Since then, we’ve made significant progress toward implementing the President’s National Strategy. 

We’ve worked with Congress to enact a bipartisan, permanent nationwide Summer Electronic Benefits Transfer for Children Program, helping children who depend on school meals access food in the summertime. We’ve released several proposed rules to support nutritious meals for students; removed barriers to using WIC online; and worked to update the “healthy” claim on food packages. 

We are thrilled that more than 60 public and private organizations stepped up to make generous commitments at the Conference and are making progress in fulfilling them. Since September, these organizations have reported serving over 9.4 million meals and raising nearly $40 million to support bringing their commitments to fruition.
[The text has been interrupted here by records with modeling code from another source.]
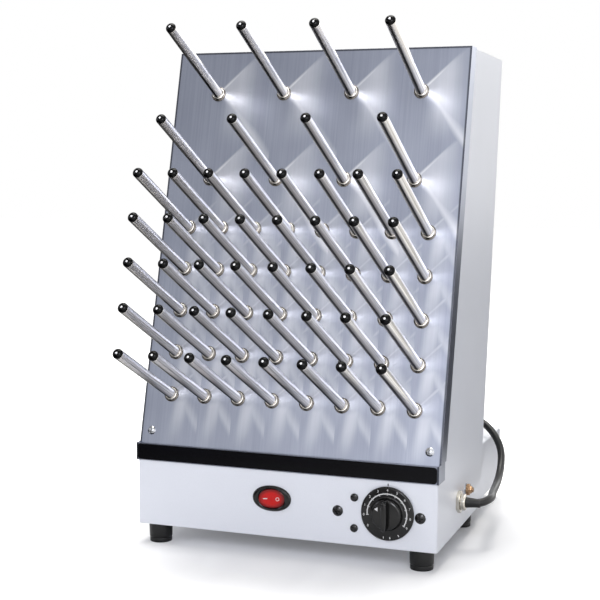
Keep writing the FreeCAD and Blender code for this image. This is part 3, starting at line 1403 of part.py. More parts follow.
def mains_plug():
    """The moulded plug beside the coil, with its tapered boot and three flat pins."""
    back = "(dims.coil_back + dims.coil_middle_radius + dims.cord_diameter / 2)"
    boot_start = "(dims.coil_across - 20)"
    neck = f"({boot_start} - dims.plug_boot_length)"
    axis_height = "(dims.plug_height / 2 - dims.foot_height)"
    body = place(new_body("plug_body"), neck, back, axis_height)
    plan = sketch_on(body, "XY_Plane", "plug_plan", offset="-dims.plug_height / 2")
    half_neck = "(dims.plug_neck_width / 2)"
    half_face = "(dims.plug_width / 2)"
    outline(plan, [
        ("0", f"-{half_neck}"), ("0", half_neck),
        ("-dims.plug_length * 0.65", half_face), ("-dims.plug_length", half_face),
        ("-dims.plug_length", f"-{half_face}"), ("-dims.plug_length * 0.65", f"-{half_face}"),
    ])
    pad(body, "plug_block", plan, "dims.plug_height")
    fillet(body, "plug_edges", "3", lambda edge: straight(edge) is not None
           and edge.BoundBox.XMax > -number("dims.plug_length") + 1)
    boot = doc.addObject("Part::Cone", "plug_boot")
    boot.Placement = Placement(Vector(0, 0, 0), Rotation(Vector(0, 1, 0), 90))
    bind(boot, Radius1="dims.plug_neck_width / 2 - 1.5", Radius2="dims.plug_boot_diameter / 2",
         Height="dims.plug_boot_length + 1")
    place(boot, f"{neck} - 1", back, axis_height)
    keep("mains_plug", joined("plug_moulding", [body, boot]))
    pins = []
    face = f"({neck} - dims.plug_length)"
    for name, across, up, lean in (("live", -6.9, 3.6, 30), ("neutral", 6.9, 3.6, -30),
                                   ("earth", 0, -6.0, 0)):
        pin = doc.addObject("Part::Box", f"pin_{name}")
        pin.Placement = Placement(Vector(0, 0, 0), Rotation(Vector(1, 0, 0), lean))
        bind(pin, Length="dims.pin_length", Width="dims.pin_thickness", Height="dims.pin_width")
        angle = math.radians(lean)
        out_y = -0.8 * math.cos(angle) + 3.15 * math.sin(angle)
        out_z = -0.8 * math.sin(angle) - 3.15 * math.cos(angle)
        place(pin, f"{face} - dims.pin_length", f"{back} + {across + out_y}",
              f"{axis_height} + {up + out_z}")
        pins.append(pin)
    keep("plug_pins", group("pin_set", pins))


CORD_PARTS = ["mains_cord", "cord_coil", "mains_plug", "plug_pins"]

cabinet_shell()
bottom_plate()
rear_cover()
rear_housing()
peg_panel()
for position, (row_height, is_wide) in enumerate(row_heights(), start=1):
    peg_row(position, row_height, is_wide)
    cap_row(position, row_height, is_wide)
panel_screws()
drip_channel()
channel_trim()
front_fasteners()
control_plate()
rocker_switch()
regulator()
feet()
cable_gland()
earth_terminal()
blower()
heater()
terminal_block()
mains_cord()
cord_coil()
mains_plug()

doc.recompute()
for item in doc.Objects:
    if "Invalid" in item.State or "Error" in item.State:
        raise RuntimeError(f"{item.Name} failed: {item.State}")
box = FreeCAD.BoundBox()
for node, item in PARTS.items():
    if item.Shape.isNull() or not item.Shape.isValid() or not item.Shape.Solids:
        raise RuntimeError(f"{node} has no valid solid")
    if node not in CORD_PARTS:
        box.add(item.Shape.BoundBox)
shift = Vector(-box.Center.x, -box.Center.y, -box.ZMin)
os.makedirs("parts", exist_ok=True)
for node, item in PARTS.items():
    shape = item.Shape.copy()
    shape.translate(shift)
    shape.exportStep(f"parts/{node}.step")
print(f"{len(PARTS)} parts, {sum(len(item.Shape.Solids) for item in PARTS.values())} solids, "
      f"shift {shift}")
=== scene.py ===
"""Looks of a glassware dryer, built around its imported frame.

Lengths are millimetres in the cabinet's own frame: x to the right from the middle of its width,
y to the back from its front, z up from its underside. Setting.at turns them to the shared frame.
"""

from __future__ import annotations

import json
import logging
import math
from dataclasses import dataclass, field
from enum import Enum

import bmesh
import bpy
import numpy as np
from mathutils import Matrix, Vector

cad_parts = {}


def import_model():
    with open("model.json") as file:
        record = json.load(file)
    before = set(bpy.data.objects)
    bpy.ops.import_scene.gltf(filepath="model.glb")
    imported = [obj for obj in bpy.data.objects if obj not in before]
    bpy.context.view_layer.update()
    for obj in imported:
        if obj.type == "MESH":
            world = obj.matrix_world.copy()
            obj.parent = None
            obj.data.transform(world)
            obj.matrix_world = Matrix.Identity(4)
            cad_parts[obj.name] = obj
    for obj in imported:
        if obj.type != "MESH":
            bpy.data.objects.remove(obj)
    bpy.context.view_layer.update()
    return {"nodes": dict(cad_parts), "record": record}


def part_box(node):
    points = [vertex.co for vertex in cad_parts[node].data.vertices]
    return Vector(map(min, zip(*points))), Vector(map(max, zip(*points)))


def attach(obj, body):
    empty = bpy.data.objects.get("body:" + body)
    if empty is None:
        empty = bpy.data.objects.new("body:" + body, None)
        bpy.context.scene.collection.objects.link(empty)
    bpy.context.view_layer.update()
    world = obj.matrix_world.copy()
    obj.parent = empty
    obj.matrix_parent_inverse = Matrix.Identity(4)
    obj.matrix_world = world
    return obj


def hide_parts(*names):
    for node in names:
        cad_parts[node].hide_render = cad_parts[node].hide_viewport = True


LOG = logging.getLogger("dryer")
Array = np.ndarray
Socket = bpy.types.NodeSocket
Tree = bpy.types.NodeTree
Item = bpy.types.Object
Material = bpy.types.Material
FULL_TURN = 2 * math.pi
RIGHT = np.array((1.0, 0.0, 0.0))
BACK = np.array((0.0, 1.0, 0.0))
UP = np.array((0.0, 0.0, 1.0))


class Body(Enum):
    """The bodies of the frame that new pieces ride on."""

    BASE = "base"
    ROCKER = "rocker"
    KNOB = "knob"


class Grain(Enum):
    """How many times longer a surface's grain is along x, y and z than across it."""

    EVEN = (1.0, 1.0, 1.0)
    UPRIGHT = (1.0, 80.0, 80.0)
    ACROSS = (80.0, 1.0, 1.0)
    DRAWN = (1.0, 120.0, 1.0)


# Colours, nodes and finishes

def linear(text: str) -> tuple[float, float, float, float]:
    """Turns a colour written as sRGB hex to linear.

    Args:
        text: The colour as "#RRGGBB".

    Returns:
        Its linear red, green and blue, and an alpha of 1.
    """
    values = [int(text[start:start + 2], 16) / 255 for start in (1, 3, 5)]
    red, green, blue = (v / 12.92 if v <= 0.04045 else ((v + 0.055) / 1.055) ** 2.4 for v in values)
    return red, green, blue, 1.0


def add(tree: Tree, kind: str, inputs: dict | None = None, **settings) -> bpy.types.Node:
    """Adds one node.

    Args:
        tree: The tree that gets the node.
        kind: The node's type, without the word ShaderNode.
        inputs: A value or an output socket for each named or numbered input.
        **settings: Properties of the node.

    Returns:
        The new node.
    """
    node = tree.nodes.new("ShaderNode" + kind)
    for name, value in settings.items():
        setattr(node, name, value)
    for key, value in (inputs or {}).items():
        if isinstance(value, Socket):
            tree.links.new(value, node.inputs[key])
        else:
            node.inputs[key].default_value = value
    return node


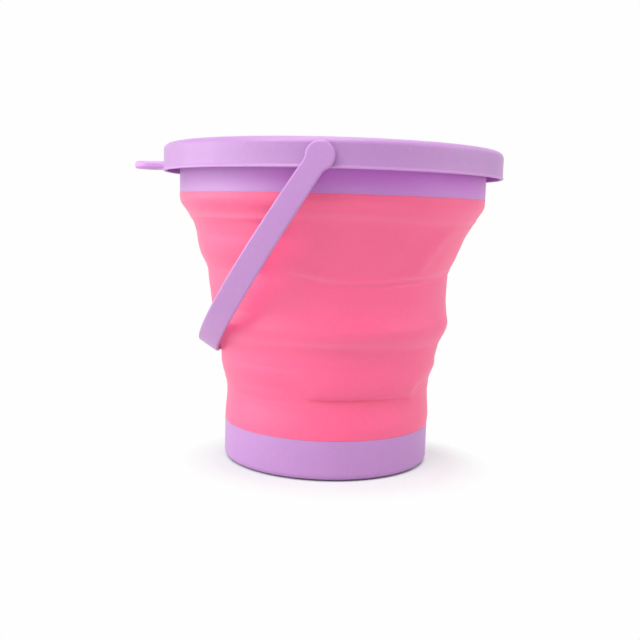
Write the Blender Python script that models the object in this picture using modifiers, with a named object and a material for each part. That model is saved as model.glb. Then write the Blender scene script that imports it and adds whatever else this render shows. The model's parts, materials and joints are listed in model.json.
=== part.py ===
"""Collapsible camp bucket: a rigid rim and base joined by a folding rubber wall, with a swinging bail.

Metres, +Z up. The bucket stands on z = 0 with its own axis on Z. The bail turns about an axis along Y,
and it rests against the wall on the -X side, under the hanging tab.
"""

import math

import bmesh
import bpy
from mathutils import Matrix

# Radii of the outer faces: the rim overhangs the collar, and the lower tier tapers in from the base
COLLAR_RADIUS = 0.112
RIM_OVERHANG = 0.012
MIDDLE_TIER_RADIUS = 0.088
BASE_RADIUS = 0.0765
LOWER_TIER_TAPER = 0.0009

# Heights of the stack, from the floor up to the rim
BASE_BAND_HEIGHT = 0.0285
LOWER_TIER_HEIGHT = 0.0315
LOWER_FOLD_HEIGHT = 0.040
MIDDLE_TIER_HEIGHT = 0.041
UPPER_FOLD_HEIGHT = 0.046
UPPER_TIER_HEIGHT = 0.008
COLLAR_HEIGHT = 0.0148
SKIRT_HEIGHT = 0.0192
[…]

To sustain this momentum, we recently launched the White House Challenge to End Hunger and Build Healthy Communities to rally a second round of external commitments and continue fostering a whole-of-society response.

We’re seeking big, bold actions that help eliminate disparities, test new models, scale up evidence-based strategies, and go beyond what the federal government can do. We are looking for efforts that can transform lives—like the George Washington University’s Global Food Institute. 

We are doing our part here in the federal government, but it’s going to take all of us—from all sectors, all communities, and all political parties—to transform our food and health systems.

I am grateful to George Washington University and José for their extraordinary commitment to these issues. You are setting the example for countless others.

Congratulations on today’s exciting announcement, and thank you for everything you’re doing to help end hunger and build a healthier future. I’m excited to see what will come next.